Bir de “hayali geniş” siyasetçilerin geneldeki çılgın sarflarını düşünün.
Sizce bunların “katılım payları” onların kendi cebinden mi çıkmaktadır yoksa bu gün sizden yarın çocuklarınızın ceplerinden mi çıkacak?

O Memleket ölçüsündeki  “katılım payları” Bizden alınmasın, hayal edilen her şey borçla yapılsın, bedelini de yeni nesil ödesin derseniz –ki kimse ses çıkarmadığında durum hesaben aynen odur- bir soru daha soralım;
Böyle bir olayda, çocuğunuza miras olarak bırakacağınız bir evin, bir arsa ya da bir arabanın aslında ona kalamayacağını, sizin zamanınızdan devredilen borçları karşılamak üzere bir şekilde ondan geri alınacağını, memleket ölçüsünde düşündüğünüzde sizin devrettiğiniz servetin yine devrettiğiniz borca kapatılacağını hiç aklınıza getirmiyor musunuz?

Sonuç:
Yayınlanan dış ticaret açığı istatistiklerinden de anlaşılacağı üzere: ekonomisi;  yılda 100 milyar dolar, daha kolay anlaşılsın diye söyleyelim; her Allah’ın günü yarım milyar TL ya da eski parayla 500 trilyon kan kaybeden bir ülkede, kamu kaynaklarındaki en büyük israf, “popüler siyaset”in en fazla görüldüğü, “siyasetin finanse edildiği” belediyeler eliyle yapılmaktadır.
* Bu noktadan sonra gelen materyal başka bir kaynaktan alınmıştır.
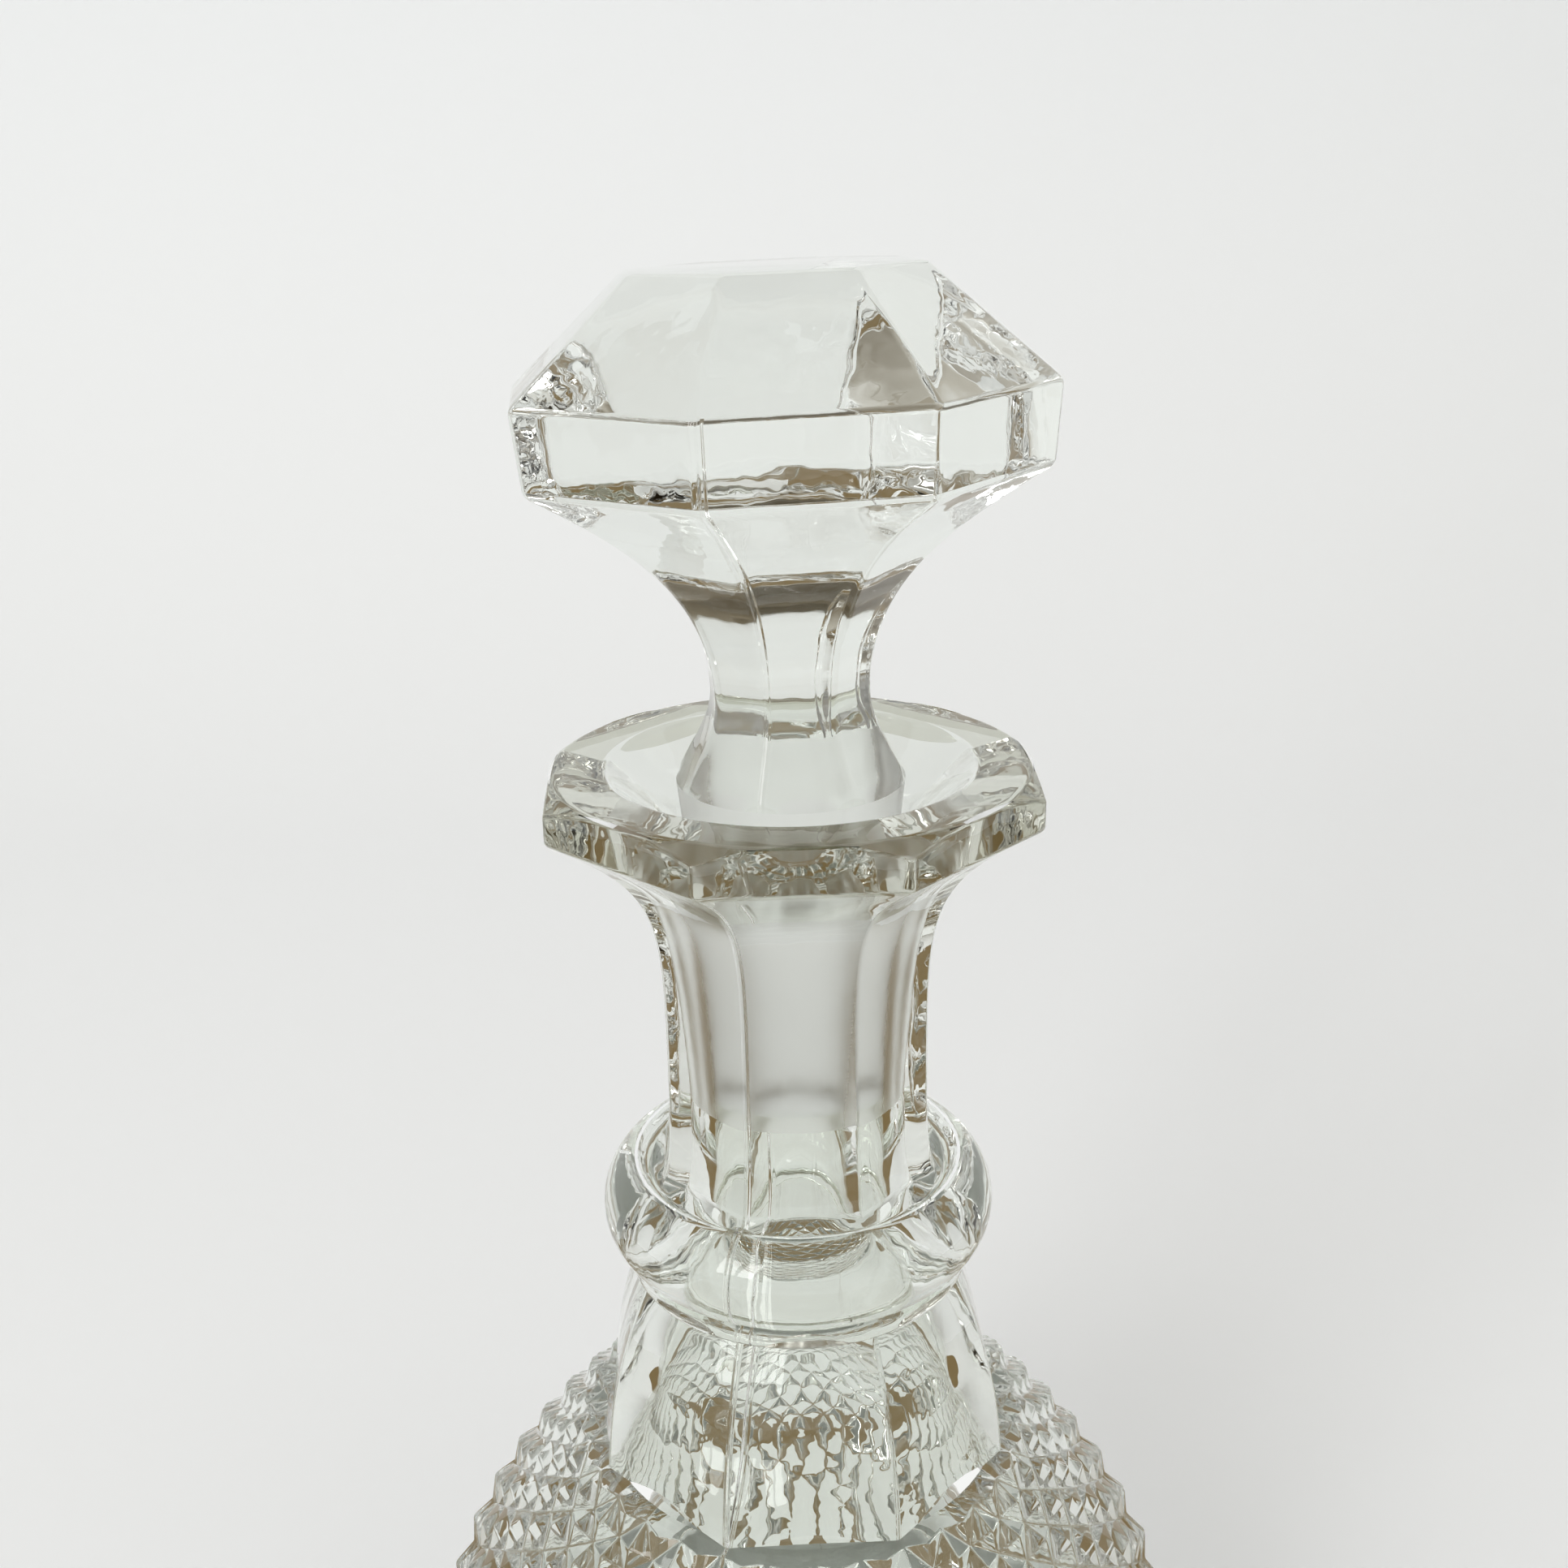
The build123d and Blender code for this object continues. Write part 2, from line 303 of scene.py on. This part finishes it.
pick_edges(lambda edge, radius, height: 9.5 < height < 59 and radius > 20.4 and is_sharp(edge, 14))
bpy.ops.mesh.bevel(offset=POINT_SOFTNESS * mm, segments=2, profile=0.5, affect="EDGES")
pick_edges(lambda edge, radius, height: radius > 11 and height > 59 and is_sharp(edge, 24))
bpy.ops.mesh.bevel(offset=EDGE_SOFTNESS * mm, segments=3, profile=0.5, affect="EDGES")
bpy.ops.object.mode_set(mode="OBJECT")
bpy.ops.object.shade_smooth_by_angle(angle=math.radians(30))


def linear(code):
    """The linear colour of an sRGB hex code."""
    parts = [int(code[i : i + 2], 16) / 255 for i in (1, 3, 5)]
    return tuple(p / 12.92 if p <= 0.04045 else ((p + 0.055) / 1.055) ** 2.4 for p in parts) + (1.0,)


def add_node(tree, kind, links=None, **settings):
    """Adds a node. A setting is the node's own choice or a socket's value; a link is a socket to read."""
    node = tree.nodes.new(kind)
    for name, value in settings.items():
        if hasattr(node, name):
            setattr(node, name, value)
        else:
            node.inputs[name.replace("_", " ")].default_value = value
    for name, source in (links or {}).items():
        tree.links.new(source, node.inputs[name])
    return node


def start_material(name):
    """An empty node material."""
    material = bpy.data.materials.new(name)
    material.use_nodes = True
    material.node_tree.nodes.clear()
    return material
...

Buna belki belediyecilerin kendilerinin yapacağı pek bir şey yoktur, israf etmeyeni de zaten halk bilir ama “bu ülkeyi idare edenlerin” ve “etmeye niyetlenenlerin” özellikle bu kan kaybına dur demeleri,  önümüzdeki yerel seçimlerdeki her türlü tasarruflarında bu durumu göz önünde bulundurmaları, eylem ve söylemlerinde bu tür siyasetin nelere mal olduğunu dile getirmeleri gerekmez mi?
Tabii halkımızın da “bu iş böyle giderse” işin
sonunun nereye varacağını düşünmesi gerektiğini ekleyelim sözün sonuna.